WALKER — City planners hope to encourage downtown-style urbanism in the years ahead along a key suburban commercial corridor northwest of Grand Rapids.
With the emergence of a new enhanced transit route and a newly proposed high-density residential project, Walker city officials want to seize the opportunity to transform the Standale area along Lake Michigan Drive into more of a mixed-use community.
Much of the initial planning for Standale — roughly defined as the half-mile stretch of Lake Michigan Drive between Cummings and Wilson Avenues — dates back to before the Great Recession, during which many of the plans were shelved. But now that the real estate market has turned and developers have expressed renewed interest, officials hope to begin an overhaul of Standale, one they acknowledge might take decades to complete.

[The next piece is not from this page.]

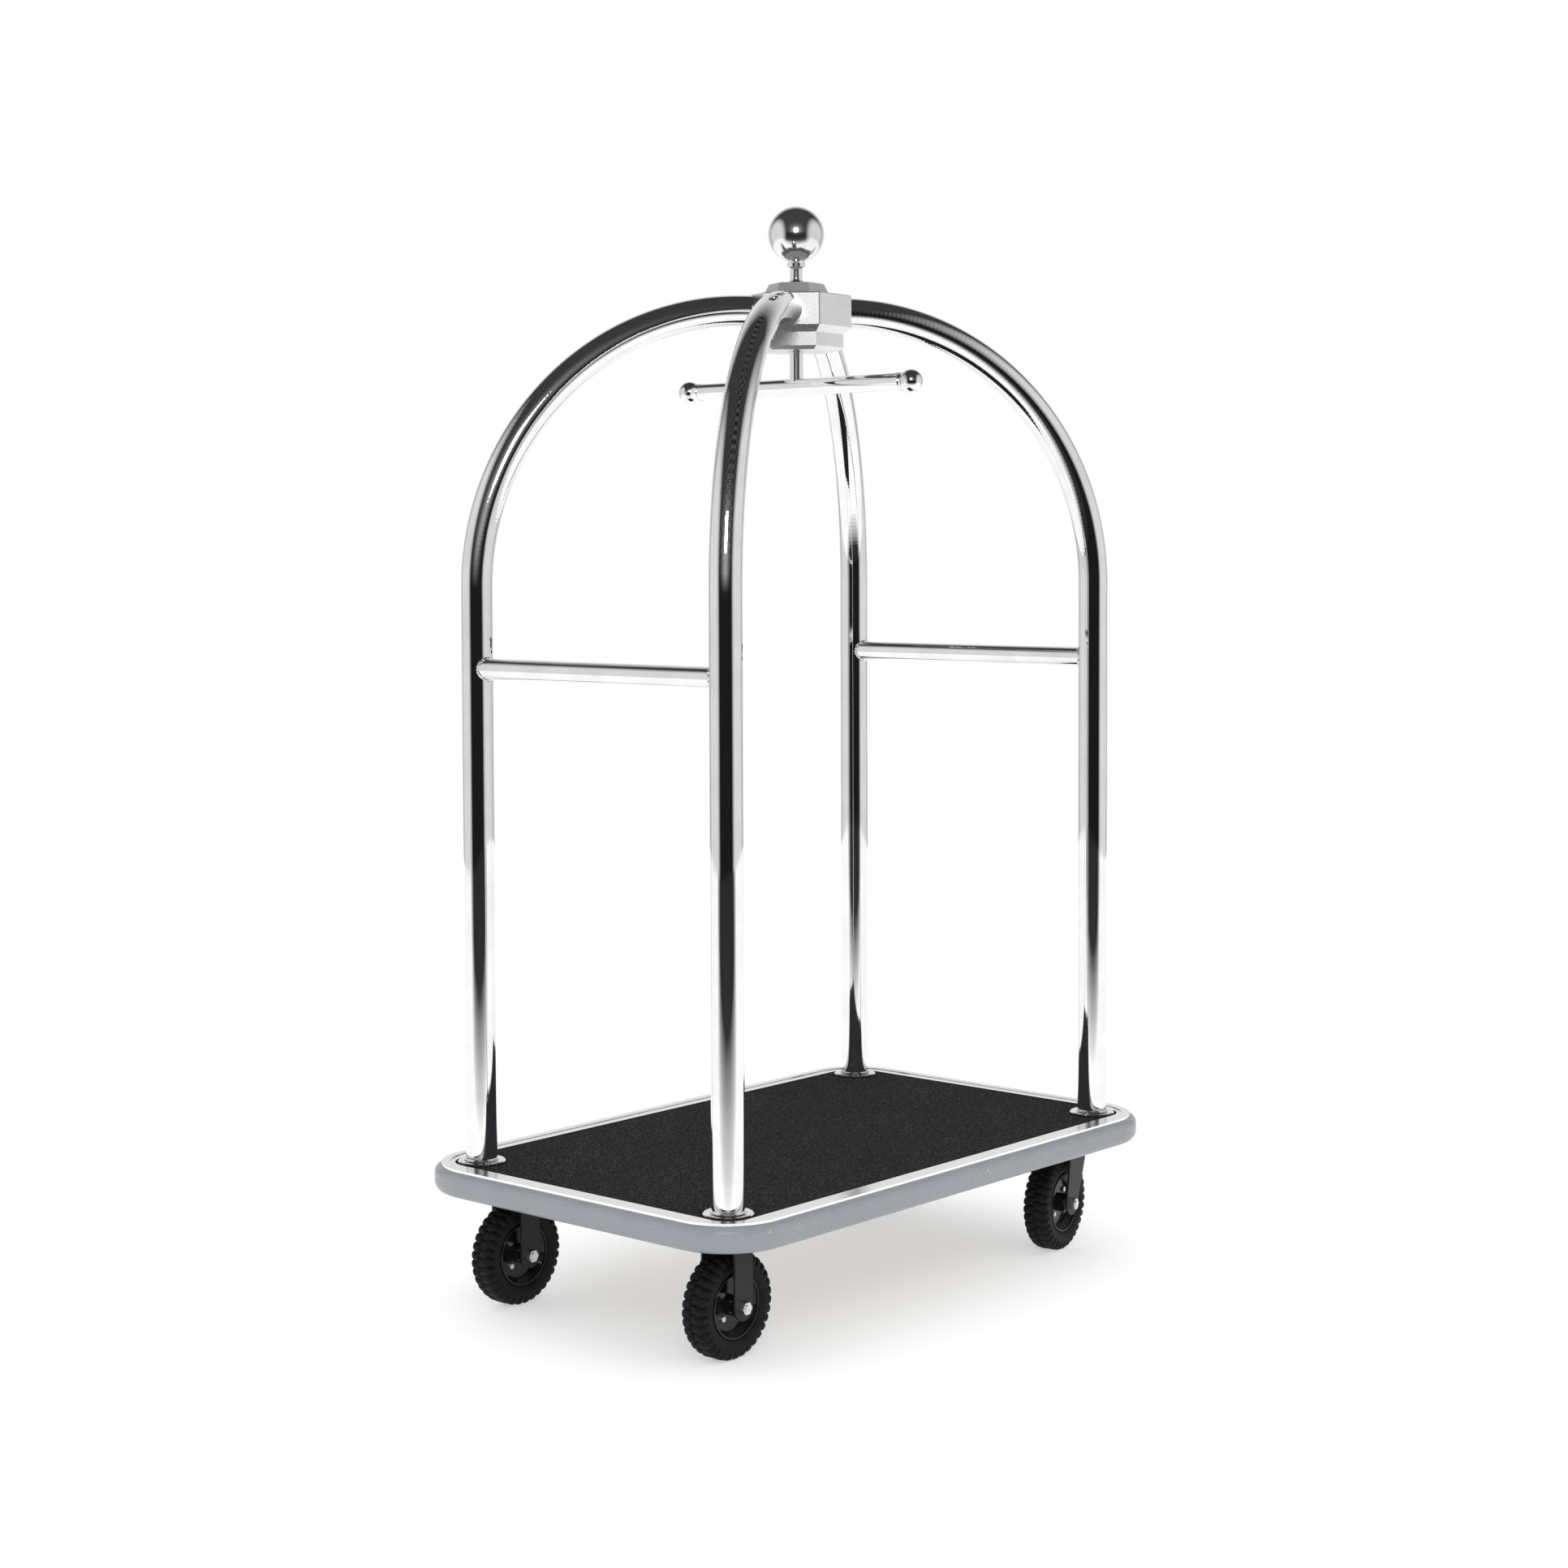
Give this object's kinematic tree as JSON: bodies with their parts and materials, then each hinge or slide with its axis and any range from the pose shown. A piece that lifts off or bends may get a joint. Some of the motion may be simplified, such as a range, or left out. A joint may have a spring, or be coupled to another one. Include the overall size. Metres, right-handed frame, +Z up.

To help propel that vision, the city has implemented a form-based code for new development aimed at bringing about uniform characteristics such as facades and building heights in Standale.
While the city’s plans for Standale focus on making it dense and walkable, planners also are tempering their expectations with a dose of “reality” because of Lake Michigan Drive’s importance as a state-maintained thoroughfare.
“It’s probably still going to be a pretty auto-dominated segment of roadway, but we want to apply good planning and design standards when things come in,” said Daniel Power, Walker’s staff planner and zoning administrator.
Walker City Engineer Scott Conners acknowledges that much of the work to create a more mixed-use district in Standale could take perhaps “a whole generation” to materialize, given the existing cluster of fast food restaurants and gas stations along the corridor.
Even so, the proposed overhaul of Standale has attracted the attention of at least one local development group.
A joint venture of Grand Haven-based Cherette Group LLC, a multifamily development and management firm, and Wyoming-based JAG Development Inc. has proposed and received preliminary local approvals to build Westown, a 199-unit upscale apartment project with commercial space at the southeastern corner of Lake Michigan Drive and Wilson Avenue.
Denny Cherette, principal with Cherette Group, told MiBiz he hopes to break ground on the project this fall and have the first of 10 proposed buildings constructed by the end of next summer.
The market-rate, highly-amenitized apartment development would cater to a diverse group of tenants, including young professionals and empty-nesters, Cherette said. He declined to provide an estimated development cost.
“Nothing of this type has been built in that quadrant,” Cherette said, adding that he believes the proposed project aligns with the broader goals for future development in Standale. “We believe there is pent-up demand.”
Other significant changes that could affect development along the corridor are expected to begin taking shape over the coming months.
The Interurban Transit Partnership, which operates the bus service known as The Rapid, expects to have its second bus rapid transit (BRT) route operational by the summer of 2020.
The Laker Line would offer enhanced bus service — similar to light rail, but without fixed tracks — and connect Grand Valley State University’s campuses in downtown Grand Rapids and Allendale.
Transit advocates believe more efficient bus service along the corridor could encourage more business investment, particularly in the Standale area, which will have a stop on the Laker Line.
“There’s students, faculty and staff that ride (the bus), they live along that corridor, they work in that corridor,” said Nick Monoyios, long range planner for The Rapid and project manager for the Laker Line. “They go out to eat, they go to the bar and the butcher, the baker and the candlestick maker. Anticipating that and making it a convenient, faster service, you’re only encouraging that level of dense development that is enticing for folks.”
But just how much a heavily car-dependent stretch of road like Lake Michigan Drive will change with more bus service remains unclear.
Conners, the city engineer for Walker, notes the road is a state-owned trunkline, which limits what the city can do with the street.
“We’re a little bit handcuffed in that M-45 can’t change,” Conners said, referring to the official state designation for Lake Michigan Drive. “It’s there to carry people and products from point A to point B, and we’ve got to find a way to live and work together around that.”